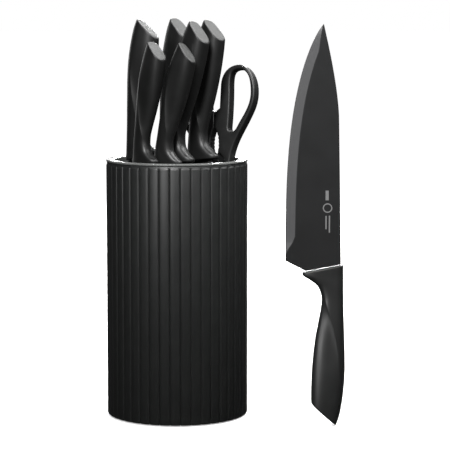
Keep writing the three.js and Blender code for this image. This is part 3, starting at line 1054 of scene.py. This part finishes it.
rod_black = soft_black(
    "rod_black", (0.016, 0.0162, 0.016), (0.03, 0.031, 0.03), 0.3, 0.1, 0.5 * mm, 0.01 * mm
)
finished_piece(rod_bundle(), "rods", [rod_black], "insert", ["rod_pack"], 30)
give_finish("rod_tray", shell_black)

# ---------------------------------------------------------------------------------------------
# Studio: a pale floor under a white surround that only the camera sees in full. A key from the
# front, a panel behind that draws bright edges, and some panels that light only certain pieces.
floor_size = 40.0
glow_run = (0.25, 1.2)
glow_near = (0.4, 0.4, 0.4)
glow_far = (1, 1, 1)
ambient = 0.028
floor_mesh = bmesh.new()
bmesh.ops.create_grid(floor_mesh, x_segments=1, y_segments=1, size=floor_size)
floor_data = bpy.data.meshes.new("floor")
floor_mesh.to_mesh(floor_data)
floor_mesh.free()
floor_white, floor_shader, floor_wire = new_finish("floor_white", 0.6, specular=0.2)
floor_shader.inputs["Base Color"].default_value = (0.9, 0.9, 0.9, 1)
floor_place = floor_wire.node("ShaderNodeTexCoord", out=3)
floor_far = floor_wire.node(
    "ShaderNodeVectorMath", {"operation": "LENGTH"}, {0: floor_place}, out=1
)
glow_share = floor_far.between(*glow_run)
feed(floor_shader, "Emission Color", tint(floor_wire, glow_share, glow_near, glow_far))
floor_shader.inputs["Emission Strength"].default_value = 1.0
floor_data.materials.append(floor_white)
floor = bpy.data.objects.new("floor", floor_data)
floor.visible_glossy = False
floor.visible_diffuse = False
bpy.context.scene.collection.objects.link(floor)

world = bpy.data.worlds.new("surround")
world.use_nodes = True
world_tree = world.node_tree
surround = world_tree.nodes["Background"]
surround_wire = Wire(world_tree)
seen = surround_wire.node("ShaderNodeLightPath")
strength = seen * (1 - ambient) + ambient
world_tree.links.new(strength.socket, surround.inputs["Strength"])
surround.inputs["Color"].default_value = (1, 1, 1, 1)
bpy.context.scene.world = world


def soft_panel(name, place, aim, size, power):
    data = bpy.data.lights.new(name, "AREA")
    data.shape = "RECTANGLE"
    data.size, data.size_y = size
    data.energy = power
    panel = bpy.data.objects.new(name, data)
    panel.location = place
    panel.rotation_euler = (Vector(aim) - Vector(place)).to_track_quat("-Z", "Y").to_euler()
    panel.visible_camera = False
    bpy.context.scene.collection.objects.link(panel)
    return panel


def lit_alone(panel, name, wanted):
    """The panel lights only the pieces whose names start with one of the words."""
    group = bpy.data.collections.new(name)
    for piece in bpy.context.scene.objects:
        if piece.type == "MESH" and piece.name.startswith(wanted):
            group.objects.link(piece)
    panel.light_linking.receiver_collection = group


soft_panel("key_left", (-0.2, -1.0, 0.95), (0, 0, 0.24), (0.3, 0.5), 19)
soft_panel("fill_right", (0.7, -1.15, 1.05), (0, 0, 0.22), (0.6, 0.6), 8)
soft_panel("back_panel", (0.0, 1.5, 1.3), (0, 0, 0.25), (1.8, 0.9), 19)
soft_panel("back_fill", (0.05, 1.7, 0.6), (0.03, 0, 0.2), (0.3, 0.4), 24)
soft_panel("top_right", (0.75, 0.15, 1.25), (0, 0, 0.3), (0.9, 0.9), 26)
stripe = soft_panel("stripe", (-0.4, -1.0, 0.36), (0, 0, 0.22), (0.12, 0.3), 2.6)
lit_alone(stripe, "block_alone", ("shell", "rim"))
edge_panel = soft_panel("edge_left", (-0.9, 0.75, 0.5), (0, 0, 0.28), (0.25, 0.6), 2)
grip_words = ("slicing", "bread", "santoku", "boning", "utility", "paring", "shears")
lit_alone(edge_panel, "grips_alone", grip_words)
knife_panel = soft_panel("knife_left", (-0.55, -0.7, 0.45), (0.12, -0.05, 0.16), (0.3, 0.9), 12)
lit_alone(knife_panel, "loose_knife", ("chef_knife",))

scene = bpy.context.scene
scene.view_settings.view_transform = "Standard"
scene.view_settings.look = "None"
scene.view_settings.exposure = 0
scene.view_settings.gamma = 1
******************************
▸ **Requirement**
The lines above should be duplicated exactly.

▸ **Exercise result**
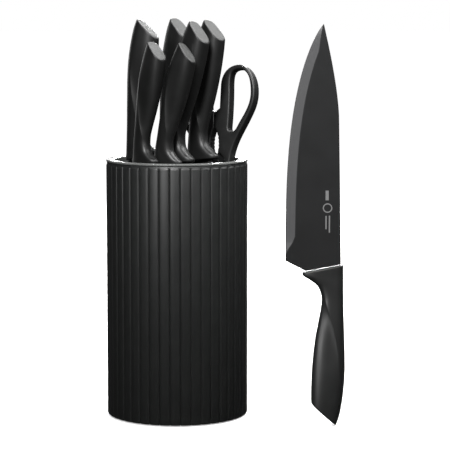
Keep writing the three.js and Blender code for this image. This is part 3, starting at line 1054 of scene.py. This part finishes it.
rod_black = soft_black(
    "rod_black", (0.016, 0.0162, 0.016), (0.03, 0.031, 0.03), 0.3, 0.1, 0.5 * mm, 0.01 * mm
)
finished_piece(rod_bundle(), "rods", [rod_black], "insert", ["rod_pack"], 30)
give_finish("rod_tray", shell_black)

# ---------------------------------------------------------------------------------------------
# Studio: a pale floor under a white surround that only the camera sees in full. A key from the
# front, a panel behind that draws bright edges, and some panels that light only certain pieces.
floor_size = 40.0
glow_run = (0.25, 1.2)
glow_near = (0.4, 0.4, 0.4)
glow_far = (1, 1, 1)
ambient = 0.028
floor_mesh = bmesh.new()
bmesh.ops.create_grid(floor_mesh, x_segments=1, y_segments=1, size=floor_size)
floor_data = bpy.data.meshes.new("floor")
floor_mesh.to_mesh(floor_data)
floor_mesh.free()
floor_white, floor_shader, floor_wire = new_finish("floor_white", 0.6, specular=0.2)
floor_shader.inputs["Base Color"].default_value = (0.9, 0.9, 0.9, 1)
floor_place = floor_wire.node("ShaderNodeTexCoord", out=3)
floor_far = floor_wire.node(
    "ShaderNodeVectorMath", {"operation": "LENGTH"}, {0: floor_place}, out=1
)
glow_share = floor_far.between(*glow_run)
feed(floor_shader, "Emission Color", tint(floor_wire, glow_share, glow_near, glow_far))
floor_shader.inputs["Emission Strength"].default_value = 1.0
floor_data.materials.append(floor_white)
floor = bpy.data.objects.new("floor", floor_data)
floor.visible_glossy = False
floor.visible_diffuse = False
bpy.context.scene.collection.objects.link(floor)

world = bpy.data.worlds.new("surround")
world.use_nodes = True
world_tree = world.node_tree
surround = world_tree.nodes["Background"]
surround_wire = Wire(world_tree)
seen = surround_wire.node("ShaderNodeLightPath")
strength = seen * (1 - ambient) + ambient
world_tree.links.new(strength.socket, surround.inputs["Strength"])
surround.inputs["Color"].default_value = (1, 1, 1, 1)
bpy.context.scene.world = world


def soft_panel(name, place, aim, size, power):
    data = bpy.data.lights.new(name, "AREA")
    data.shape = "RECTANGLE"
    data.size, data.size_y = size
    data.energy = power
    panel = bpy.data.objects.new(name, data)
    panel.location = place
    panel.rotation_euler = (Vector(aim) - Vector(place)).to_track_quat("-Z", "Y").to_euler()
    panel.visible_camera = False
    bpy.context.scene.collection.objects.link(panel)
    return panel


def lit_alone(panel, name, wanted):
    """The panel lights only the pieces whose names start with one of the words."""
    group = bpy.data.collections.new(name)
    for piece in bpy.context.scene.objects:
        if piece.type == "MESH" and piece.name.startswith(wanted):
            group.objects.link(piece)
    panel.light_linking.receiver_collection = group


soft_panel("key_left", (-0.2, -1.0, 0.95), (0, 0, 0.24), (0.3, 0.5), 19)
soft_panel("fill_right", (0.7, -1.15, 1.05), (0, 0, 0.22), (0.6, 0.6), 8)
soft_panel("back_panel", (0.0, 1.5, 1.3), (0, 0, 0.25), (1.8, 0.9), 19)
soft_panel("back_fill", (0.05, 1.7, 0.6), (0.03, 0, 0.2), (0.3, 0.4), 24)
soft_panel("top_right", (0.75, 0.15, 1.25), (0, 0, 0.3), (0.9, 0.9), 26)
stripe = soft_panel("stripe", (-0.4, -1.0, 0.36), (0, 0, 0.22), (0.12, 0.3), 2.6)
lit_alone(stripe, "block_alone", ("shell", "rim"))
edge_panel = soft_panel("edge_left", (-0.9, 0.75, 0.5), (0, 0, 0.28), (0.25, 0.6), 2)
grip_words = ("slicing", "bread", "santoku", "boning", "utility", "paring", "shears")
lit_alone(edge_panel, "grips_alone", grip_words)
knife_panel = soft_panel("knife_left", (-0.55, -0.7, 0.45), (0.12, -0.05, 0.16), (0.3, 0.9), 12)
lit_alone(knife_panel, "loose_knife", ("chef_knife",))

scene = bpy.context.scene
scene.view_settings.view_transform = "Standard"
scene.view_settings.look = "None"
scene.view_settings.exposure = 0
scene.view_settings.gamma = 1